We develop methodology for recovery of change points for data observed on more than one temporal index where changes may occur simultaneous in both indices, where the spatial component may be high dimensional. The work is motivated by climate monitoring problems where long series of data are available, e.g., daily observations (index 1) over several years (index 2). Such data may be evolving over the annual time scale, along with dynamic seasonal changes in the shorter time scale. We model this as a high dimensional mean process observed on a two dimensional grid with change points. Asymptotic estimation and inference results are developed under a single change point setup, including rates of convergence of the proposed method as well the resulting limiting distributions. The method is extended to the case of multiple changes. Theoretical results are supported numerically with monte-carlo simulations.
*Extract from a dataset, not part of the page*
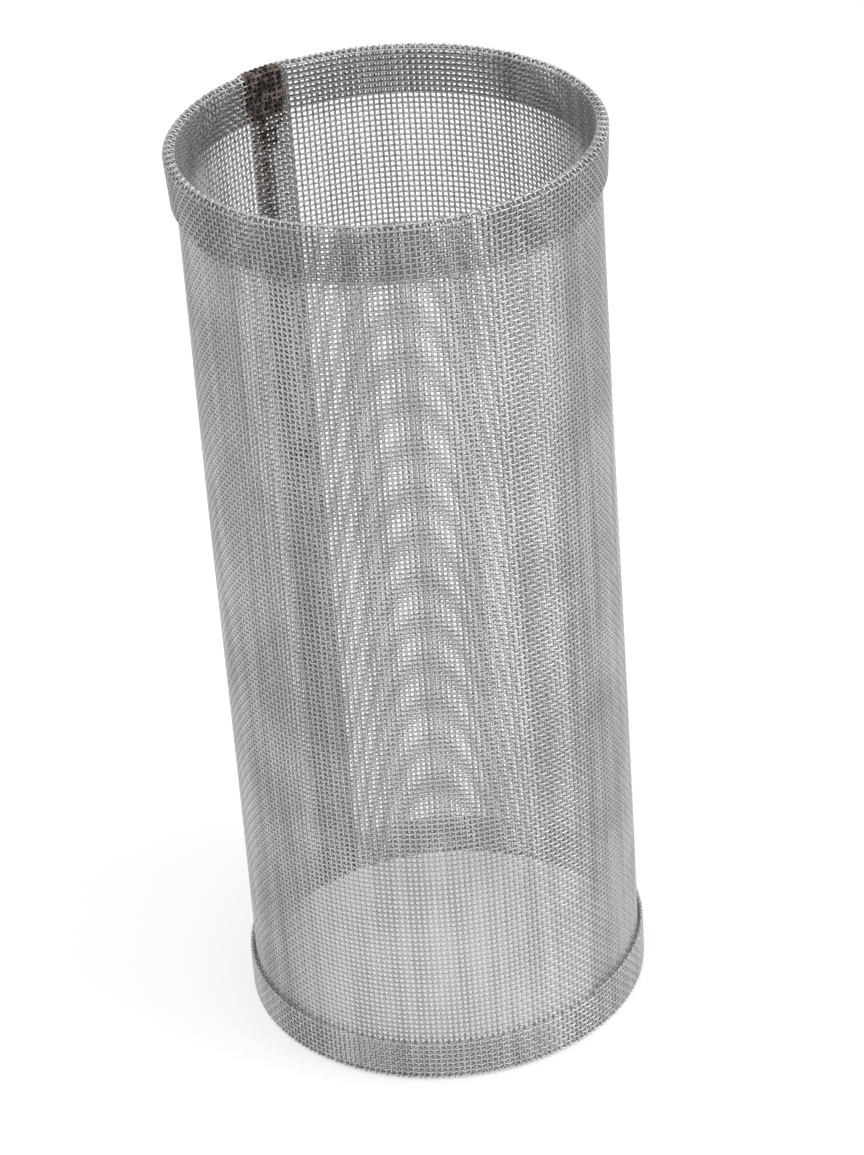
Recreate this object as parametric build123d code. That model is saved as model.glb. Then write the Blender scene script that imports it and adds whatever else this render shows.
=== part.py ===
"""Strainer screen, in millimetres: one sheet of plain-woven steel wire cloth, rolled to a tube, lap-welded down
one side and folded outward to a hem at each end. +Z runs up the tube from the middle of the bottom rim's plane,
and the welded seam is on the far side, left of +Y."""

from build123d import *
import math
import os

# The tube of cloth between its hems
height = 143.5
outer_radius = 30.0
cloth = 0.6

# The hems, each folded outward. The top one is loose and stands out at its lip, the bottom one is pressed
# tight. A lip's round turn is a few flats, and the middle one is the land that the tube stands on
top_hem_height = 9.0
top_lip_width = 1.9
top_edge_gap = 0.15
bottom_hem_height = 7.0
bottom_lip_width = 1.4
bottom_edge_gap = 0.25
edge_overhang = 1.0
lip_flat_count = 3

# The lap seam: angles run from +Y towards -X
seam_angle = 40.0
lap_width = 6.3
joggle_width = 3.1

# The weave, drawn at a coarser pitch than the real wires and just as open: flat strands that pass over and under
# each other, and openings this many strands wide between them
strand_width = 4.7
gap_strand_count = 2

# How far the wall's faces lie inside the faces of the hem leaf that carries them, and how far pieces of the one
# sheet run into each other
leaf_step = 0.03
bite = 0.5

inner_radius = outer_radius - cloth
crown_radius = outer_radius - leaf_step
floor_radius = inner_radius + leaf_step
lap_radius = crown_radius + cloth

wall_bottom = bottom_hem_height - edge_overhang - bite
wall_top = height - top_hem_height + edge_overhang + bite

outer_edge = 90 + seam_angle
inner_edge = outer_edge - math.degrees(lap_width / outer_radius)
joggle_start = inner_edge - math.degrees(joggle_width / outer_radius)
bite_angle = math.degrees(bite / outer_radius)

# The weave counted in strand widths, round the tube and up it, with a strand at each edge. A strand that passes
# under is at the under radius, where its flats touch the floor. The two strands of a crossing meet halfway up
strand_step = 1 + gap_strand_count
weave_pitch = strand_width * strand_step
woven_angle = 360 - (outer_edge - joggle_start)
columns = round(math.radians(woven_angle) * outer_radius / weave_pitch) * strand_step + 1
rows = round((wall_top - wall_bottom) / weave_pitch) * strand_step + 1
column_angle = woven_angle / columns
row_height = (wall_top - wall_bottom) / rows
under_radius = floor_radius / math.cos(math.radians(column_angle) / 2)
middle_radius = (crown_radius + under_radius) / 2


def polar(radius, angle, z=0):
    """The point at this radius and angle about the tube's axis."""
    turn = math.radians(angle)
    return Vector(radius * math.cos(turn), radius * math.sin(turn), z)


def on_weave(column, row, radius):
    """The point at this column and row of the weave."""
    return polar(radius, outer_edge + column * column_angle, wall_bottom + row * row_height)


def outer_face(share):
    """The radius of a strand's outer face: its share is 0 where it tops a crossing and 1 where it is under one."""
    return crown_radius + (middle_radius - crown_radius) * share


def inner_face(share):
    """The radius of a strand's inner face, likewise."""
    return middle_radius + (under_radius - middle_radius) * share


def level_on_top(column, row):
    """Whether the strand round the tube is the outer one at this crossing."""
    return (column + row) // strand_step % 2 == 1


def level_shares(column, row):
    """How far the strand round the tube has dipped at each column from this crossing to the next."""
    shares = [step / gap_strand_count for step in range(gap_strand_count + 1)]
    return shares if level_on_top(column, row) else shares[::-1]


def upright_shares(column, row):
    """How far the strand up the tube has dipped at the ends of its run from this crossing to the next."""
    return (1, 0) if level_on_top(column, row) else (0, 1)


def square(column, row, radius):
    """The corners of one square of the weave, at this radius."""
    return [on_weave(column + x, row + y, radius) for x, y in ((0, 0), (1, 0), (1, 1), (0, 1))]


def crossing(column, row):
    """Where two strands cross: the outer one's face, the inner one's face and the steps along their edges, where
    the other one comes out. Where the weave is cut off, the end of that one is there too."""
    radii = (crown_radius, middle_radius, under_radius)
    outer, middle, inner = [square(column, row, radius) for radius in radii]
    cut_off = (row == 0, column + 1 == columns, row + 1 == rows, column == 0)
    faces = [outer, inner]
    for side in range(4):
        a, b = side, (side + 1) % 4
        edge_of_outer = (side % 2 == 0) == level_on_top(column, row)
        if edge_of_outer or cut_off[side]:
            faces.append([outer[a], outer[b], middle[b], middle[a]])
        if cut_off[side] or not edge_of_outer:
            faces.append([middle[a], middle[b], inner[b], inner[a]])
    return faces


def level_edge(column, row, shares, face):
    """Points along one edge of a strand round the tube, from one crossing's edge to the next's."""
    return [on_weave(column + step, row, face(share)) for step, share in enumerate(shares)]


def upright_edge(column, row, shares, face):
    """The ends of one edge of a strand up the tube, from one crossing's edge to the next's."""
    return [on_weave(column, row, face(shares[0])), on_weave(column, row + gap_strand_count, face(shares[1]))]


def level_run(column, row):
    """The outer and inner faces of a strand round the tube, from this crossing to the next."""
    shares = level_shares(column, row)
    faces = []
    for face in (outer_face, inner_face):
        low, high = [level_edge(column + 1, row + side, shares, face) for side in (0, 1)]
        faces += [[low[n], low[n + 1], high[n + 1], high[n]] for n in range(gap_strand_count)]
    return faces


def upright_run(column, row):
    """The outer and inner faces of a strand up the tube, from this crossing to the next."""
    shares = upright_shares(column, row)
    faces = []
    for face in (outer_face, inner_face):
        left, right = [upright_edge(column + side, row + 1, shares, face) for side in (0, 1)]
        faces.append(left + right[::-1])
    return faces


def level_side(column, row, line):
    """The lower or upper side of a strand round the tube, from this crossing to the next, on this line."""
    shares = level_shares(column, row)
    outside, inside = [level_edge(column + 1, line, shares, face) for face in (outer_face, inner_face)]
    return outside + inside[::-1]


def upright_side(column, row, line):
    """The left or right side of a strand up the tube, from this crossing to the next, on this line."""
    shares = upright_shares(column, row)
    outside, inside = [upright_edge(line, row + 1, shares, face) for face in (outer_face, inner_face)]
    return outside + inside[::-1]


def woven_wall():
    """The wall from one side of the seam round to the other: strands woven over and under, and open between."""
    outlines = []
    for column in range(0, columns, strand_step):
        for row in range(0, rows, strand_step):
            outlines += crossing(column, row)
            if column + strand_step < columns:
                sides = [level_side(column, row, line) for line in (row, row + 1)]
                outlines += level_run(column, row) + sides
            if row + strand_step < rows:
                sides = [upright_side(column, row, line) for line in (column, column + 1)]
                outlines += upright_run(column, row) + sides
    return Solid(Shell([Face(Wire.make_polygon(outline)) for outline in outlines]))


def seam():
    """The lap: the sheet's inner end, its outer end stepped out over it, and both cut edges."""
    arcs = [
        CenterArc((0, 0), crown_radius, joggle_start - bite_angle, bite_angle),
        CenterArc((0, 0), lap_radius, inner_edge, outer_edge - inner_edge),
        CenterArc((0, 0), crown_radius, outer_edge, bite_angle),
        CenterArc((0, 0), floor_radius, inner_edge, outer_edge + bite_angle - inner_edge),
        CenterArc((0, 0), floor_radius, joggle_start - bite_angle, bite_angle),
    ]
    lines = [
        Line(polar(crown_radius, joggle_start), polar(lap_radius, inner_edge)),
        Line(polar(lap_radius, outer_edge), polar(crown_radius, outer_edge)),
        Line(polar(crown_radius, outer_edge + bite_angle), polar(floor_radius, outer_edge + bite_angle)),
        Line(polar(floor_radius, inner_edge), polar(crown_radius, inner_edge)),
        Line(polar(crown_radius, inner_edge), polar(floor_radius, joggle_start)),
        Line(polar(floor_radius, joggle_start - bite_angle), polar(crown_radius, joggle_start - bite_angle)),
    ]
    section = make_face(arcs + lines)
    return Pos(0, 0, wall_bottom) * extrude(section, wall_top - wall_bottom)


def turn(middle, bend, flats):
    """A half turn about this point, from the inner leaf down and out to the outer one, as flats on its arc."""
    lean = math.pi / (flats + 1)
    reach = bend / math.cos(lean / 2)
    angles = [math.pi + lean * (number + 0.5) for number in range(flats + 1)]
    return [(middle + reach * math.cos(angle), bend + reach * math.sin(angle)) for angle in angles]


def hem(hem_height, lip_width, edge_gap):
    """A hem at the bottom rim: the sheet comes down the tube, turns outward round the lip and goes back up to
    its cut edge."""
    leaf_end = hem_height - edge_overhang
    edge_radius = outer_radius + edge_gap
    middle = inner_radius + lip_width / 2
    slit = lip_width / 2 - cloth
    outline = [
        (inner_radius, leaf_end),
        *turn(middle, lip_width / 2, lip_flat_count),
        (edge_radius + cloth, hem_height),
        (edge_radius, hem_height),
        (middle + slit, cloth),
        (middle - slit, cloth),
        (outer_radius, leaf_end),
    ]
    return revolve(Plane.XZ * make_face(Polyline(*outline, close=True)), Axis.Z)


def hem_lap(hem_height, lip_width, edge_gap):
    """Where the seam crosses the bottom hem: the sheet's outer end, welded over the hem's outer leaf, from the
    middle of that leaf out."""
    edge_middle = outer_radius + edge_gap + cloth / 2
    lip_middle = inner_radius + lip_width - cloth / 2
    lap_reach = 3 * cloth / 2
    outline = [
        (edge_middle, hem_height),
        (edge_middle + lap_reach, hem_height),
        (lip_middle + lap_reach, lip_width / 2),
        (lip_middle, lip_width / 4),
    ]
    section = Plane.XZ * make_face(Polyline(*outline, close=True))
    return Rotation(0, 0, inner_edge) * revolve(section, Axis.Z, outer_edge - inner_edge)


def strainer_screen():
    """The whole screen as the one folded and welded sheet that it is."""
    bottom = (bottom_hem_height, bottom_lip_width, bottom_edge_gap)
    top = (top_hem_height, top_lip_width, top_edge_gap)
    lower = [hem(*bottom), hem_lap(*bottom)]
    upper = [Pos(0, 0, height) * mirror(piece, Plane.XY) for piece in (hem(*top), hem_lap(*top))]
    return woven_wall() + [seam(), *lower, *upper]


os.makedirs("parts", exist_ok=True)
export_step(strainer_screen(), "parts/strainer_screen.step")
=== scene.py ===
"""Strainer screen: a rolled tube of plain-woven steel wire cloth, hemmed at both ends and lap-welded down one
side. Every wire is modelled, on one sheet that runs from the bottom hem's cut edge to the top one's."""

import math

import bpy
import numpy as np
from mathutils import Matrix, Vector


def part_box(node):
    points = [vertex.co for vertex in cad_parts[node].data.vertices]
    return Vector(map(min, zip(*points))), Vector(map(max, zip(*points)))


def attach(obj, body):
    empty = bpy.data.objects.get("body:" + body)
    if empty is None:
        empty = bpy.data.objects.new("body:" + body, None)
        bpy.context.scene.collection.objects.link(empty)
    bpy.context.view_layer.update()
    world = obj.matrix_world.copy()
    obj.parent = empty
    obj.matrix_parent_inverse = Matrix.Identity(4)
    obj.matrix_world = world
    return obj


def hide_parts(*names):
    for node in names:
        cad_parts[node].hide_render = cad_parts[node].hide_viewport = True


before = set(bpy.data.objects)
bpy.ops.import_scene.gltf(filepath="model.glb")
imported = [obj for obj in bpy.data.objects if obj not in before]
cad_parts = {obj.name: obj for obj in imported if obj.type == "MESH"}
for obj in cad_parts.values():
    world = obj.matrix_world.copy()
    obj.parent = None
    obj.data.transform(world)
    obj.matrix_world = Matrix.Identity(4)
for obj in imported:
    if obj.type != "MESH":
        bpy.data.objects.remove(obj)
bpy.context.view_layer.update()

MM = 0.001
low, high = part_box("strainer_screen")

# The cloth, in millimetres: 30 wires to the inch. The radius is that of its middle surface
HEIGHT = (high[2] - low[2]) / MM
WALL_RADIUS = 29.7
WIRE_RADIUS = 0.17
PITCH = 0.847

# How the wires are drawn: the sides of each one, how many pieces those up the tube make, and those round
# it, and the distance along the sheet between two points that give its direction
TUBE_SIDES = 5
PIECES_EACH_WAY = 3
NUDGE = PITCH / 8

# The hems: how far each reaches at most, how wide its lip turns and how far its cut edge stands off the
# wall. The fold drags the outer leaf sideways by this share of the pitch
TOP_HEM = {"height": 9.7, "lip": 1.3, "edge": 0.75}
BOTTOM_HEM = {"height": 7.8, "lip": 0.8, "edge": 0.85}
BEND_POINTS = 7
FOLD_DRAG = 0.5

# The cut edges: how much is trimmed off, how far that wanders in waves, and the most rows that it takes.
# A wire up the tube sticks out past the last one that it crosses by the stub's share of the pitch, and a
# length of wire round the tube that crosses too few others has fallen out
EDGE_TRIM = 0.54
EDGE_WANDER = 0.45
EDGE_WAVES = 3
MOST_ROWS_GONE = 4
STUB = 0.4
FEWEST_CROSSED = 3
BOTTOM_EDGE_SEED = 3
TOP_EDGE_SEED = 8

# The seam, in degrees from +X: the sheet's inner end, and how far its outer end laps over it
INNER_EDGE = 118.0
LAP = 12.0
JOGGLE = 6.0
LAP_STEP = 0.6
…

We implement our work on a large scale climate data for the Pacific Northwest region of the United States.

翻译：我们针对在两个时间索引上观测的数据（变化可能同时发生在两个索引维度，且空间分量可能为高维）开发了变化点恢复方法。此项研究源于气候监测问题——这类问题中常存在长序列数据（例如跨多年（索引2）的逐日观测数据（索引1））。此类数据可能随年际时间尺度演变，同时伴随较短时间尺度内的动态季节变化。我们将其建模为二维网格上具有变点的高维均值过程。在单一变点设定下，我们建立了渐近估计与推断理论，包括所提方法的收敛速率及极限分布。该方法进一步推广至多变点情形。理论结果通过蒙特卡洛模拟得到数值验证。我们将所提方法应用于美国太平洋西北地区的大规模气候数据。